Love it or hate it, working from home is likely to continue in some shape or form. So, how can businesses address the productivity pitfalls and ensure that their remote teams are as effective as possible?

 

The right mindset

Wellbeing and productivity go hand in hand. If your employees are physically and mentally fit, they’re less at risk of burnout, less inclined to take time off – although that’s not necessarily a good thing! – and more likely to be effective at work. The pandemic, however, has taken its toll on people’s mental health, with costly repercussions for business.

Research from Westfield Health found that absences due to mental health increased by 10% during 2020 and cost UK businesses £14bn last year. The same research also revealed that presenteeism (the problem of employees being on the job but not fully functioning because of health reasons) is on the rise, with one in three workers saying that mental health issues have negatively impacted their productivity every week.

Employers that ignore the issue of mental health do so at their peril. Some companies are already stepping up and adapting their in-office perks to provide benefits that support people working from home. Free breakfasts and gym membership are being replaced with Employee Assistance Programmes and access to mental health and meditation apps. Managers too are playing a critical role in supporting their teams and encouraging healthy behaviour – and that needs to continue. Ultimately, organisations that prioritise workplace wellbeing will be able to attract and retain the happiest, most engaged and most productive staff.

 

The right tools

However, even the most engaged employees will struggle to be productive if they don’t have the right tools.

You would think that after more than a year of remote working, people would be properly equipped, but almost half (46%) of employees surveyed by Cisco say they still don’t have the full technology set-up to work from home. Many are still reliant on the makeshift arrangements they made at the start of the pandemic. Some people are working from their bedroom floor, balancing their laptop on the bed. Others have turned their garden shed into their new HQ or are even making calls or planning their day from their mobile office – i.e., car (while it’s stationary, might I add!).

The bottom-line is that if people don’t have the appropriate tools to do their job remotely, they won’t be effective. As working from home becomes a permanent fixture, businesses should consider offering remote work allowances, as US tech companies Twitter, Shopify and Salesforce have done, or carrying out assessments to find out what people need for productive working.

 

The right infrastructure

Giving employees the right equipment is only part of the equation. Companies also need to put the right infrastructure in place to deliver a high-performance experience for employees and customers, wherever they are.

Currently, many of the challenges are around providing secure remote access to information and services, with common employee complaints including slow connection speeds and authentication and log-in issues.
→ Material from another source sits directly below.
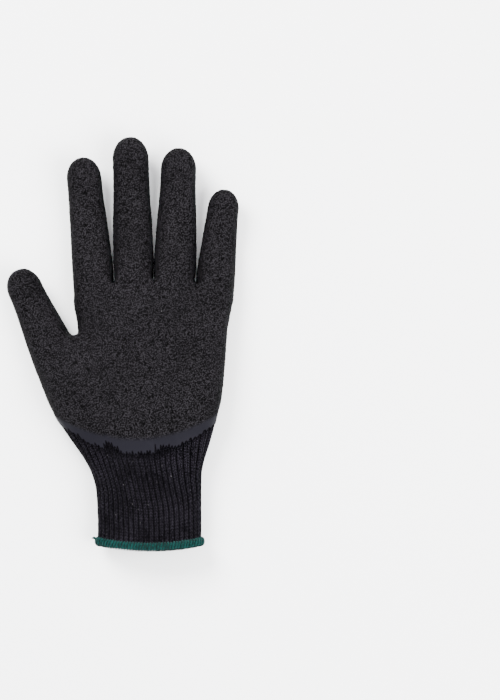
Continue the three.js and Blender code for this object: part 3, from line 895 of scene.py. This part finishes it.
latex_outer = latex_skin(LATEX_FINE, latex_bend)
points, normals = points_and_normals(latex_outer)
from_rim = distance_to_edge(latex_outer)
wrinkled = np.minimum(smooth((from_rim - 1.2) / 4), smooth((up_hand(latex_outer) - EDGE_START - 5.4) / 4))
wrinkled = wrinkled * smooth((normals[:, 2] + 0.45) / 0.5)
thickness = mix(0.3, LATEX, smooth(from_rim / 6))
write_numbers(latex_outer, "wrinkled", wrinkled)
write_numbers(latex_outer, "facing_up", normals[:, 2])
creases = crinkle(points)
raise_skin(latex_outer, SEAT_GAP + thickness - 0.15 + CREASE_DEEP * wrinkled * creases)
write_numbers(latex_outer, "crease", creases)
latex_inner = latex_skin(3, tucked_bend)
raise_skin(latex_inner, np.full(len(latex_inner.vertices), SEAT_GAP - 0.05))
latex_coating = closed_wall("latex_dip", latex_outer, latex_inner)

# %% [markdown]
# ## The overlocked hem
#
# An overlock machine wraps bulky yarn round the cut rim in slanting loops. It is made as a padded ring
# that straddles the rim, and one long thread that winds round it. The thread is pulled thin where it bends
# round the lower edge, so that the ring shows between the loops there; its near-black colour is painted
# shade.

# %% The padded ring under the loops
hem_in, hem_out = -KNIT_WALL - SEAT_GAP - HEM_WALL, RIM
HEM_SQUARE = 0.75  # 1 would make the section of the hem an ellipse, and less makes it squarer


def rim_frame(column):
    """The rim's place, its way up and its way out, at each column."""
    column = column % (2 * FRONT)
    place = read_table("hand", column, np.full_like(column, RIM))
    up = unit(read_table("hand", column, np.full_like(column, RIM + HEM_HIGH)) - place)
    after, before = (read_table("hand", column + step, np.full_like(column, RIM)) for step in (0.5, -0.5))
    return place, up, unit(np.cross(after - before, up))


def hem_place(column, angle, swell):
    """A place on a rounded section round the rim. The angle is 0 outside and a quarter turn at the top."""
    place, up, out = rim_frame(column)
    middle, half = (hem_in + hem_out) / 2, (hem_out - hem_in) / 2
    tall = (HEM_HIGH + hem_out) / 2
    across, along = squarer(np.cos(angle), HEM_SQUARE), squarer(np.sin(angle), HEM_SQUARE)
    return (place + out * (middle + (half - swell) * across)[:, None]
            + up * ((HEM_HIGH - hem_out) / 2 + (tall - swell) * along)[:, None])


def tube_from_grid(name, turns, sides, place_at):
    """A grid rolled to a closed ring: place_at gets shares of the way along and round."""
    mesh, shares = flat_grid(name, turns, sides)
    lay_out(mesh, place_at(*shares.T), shares)
    bm = bmesh.new()
    bm.from_mesh(mesh)
    bmesh.ops.remove_doubles(bm, verts=bm.verts, dist=MERGED)
    bmesh.ops.recalc_face_normals(bm, faces=bm.faces)
    for face in bm.faces:
        face.smooth = True
    bm.to_mesh(mesh)
    bm.free()
    return add_piece(name, mesh)


overlock_core = tube_from_grid("overlock_core", 288, 20, lambda along, round_: hem_place(
    along * 2 * FRONT, 2 * np.pi * round_, 0.8))

# %% The looping thread
LOOPS, STEPS_PER_LOOP = 84, 22
THREAD_WIDE, PULLED_THIN, THREAD_DEEP = 0.8, 0.4, 0.6  # half widths in millimetres, and what the pull takes
LOWEST = 0.75  # the share of a loop at which it passes under the lower edge
loop_luck = np.random.default_rng(3).random(LOOPS + 1)


def thread_centre(share):
    turn = share * LOOPS
    n = np.floor(turn).astype(int) % LOOPS
    slack = mix(loop_luck[n], loop_luck[(n + 1) % LOOPS], smooth(turn % 1.0))
    column = share * 2 * FRONT + 0.22 * np.sin(2 * np.pi * turn + 0.6)
    return hem_place(column, 2 * np.pi * turn, 0.6 - 0.3 * slack)


def thread_place(along, round_):
    small = 1e-4 / LOOPS
    centre = thread_centre(along)
    ahead = unit(thread_centre(along + small) - thread_centre(along - small))
    side = unit(np.cross(ahead, centre - rim_frame(along * 2 * FRONT)[0]))
    over = np.cross(side, ahead)
    angle = (2 * np.pi * round_)[:, None]
    pulled = smooth(1.3 - np.abs(along * LOOPS % 1.0 - LOWEST) / 0.15)
    wide = (THREAD_WIDE - PULLED_THIN * pulled)[:, None]
    place = centre + side * np.cos(angle) * wide + over * np.sin(angle) * THREAD_DEEP
    place[:, 2] = np.maximum(place[:, 2], 0.02)
    return place


overlock_thread = tube_from_grid("overlock_thread", LOOPS * STEPS_PER_LOOP, 6, thread_place)

# %% [markdown]
# The overlock yarn is cut off with a short end, which sticks out at the thumb's corner of the hem. It is a
# tube that narrows to a point at both ends, so that the merge of its doubles closes it.

# %% The cut end of the thread
TAIL = np.array([-3.0, 0.6, -0.8])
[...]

But eventually offices will go back and we’ll see a more hybrid way of working – a couple of days in the office, a couple of days at home. The challenge then becomes how to ensure that people can work and collaborate as efficiently and productively from home as they can from the office. The IT operations model needed to support this is what Gartner calls ‘anywhere operations’.

“Anywhere operations enable organisations to decentralise staff and activate operations where it makes business sense. It even makes way for broader talent choices as organisations do not need to necessarily recruit staff in a specific geography,” said Gartner research vice president Jeffrey Hewitt, speaking at a Gartner conference late last year.

At the start of the pandemic, businesses made rushed decisions to get their IT infrastructure ready to support mass working from home. As we emerge from the crisis, businesses need to take stock and ask themselves: is my IT infrastructure ready to support the way my business is working now – and in the future?

 

The right place

Whilst it’s possible to help people work more productively from home, experience shows that home working is better suited to some tasks than to others. If you need to concentrate on a piece of work or undertake detailed research, home is often the most productive place to be. However, if you want to brainstorm ideas or meet with colleagues, the face-to-face interaction of the office wins hands down. In many ways, a hybrid working model offers businesses the best of both worlds. Having the flexibility to choose the right place for the right activity is pretty compelling, provided the place is up to the task. Time to mothball the car office and invest in a proper set-up for home.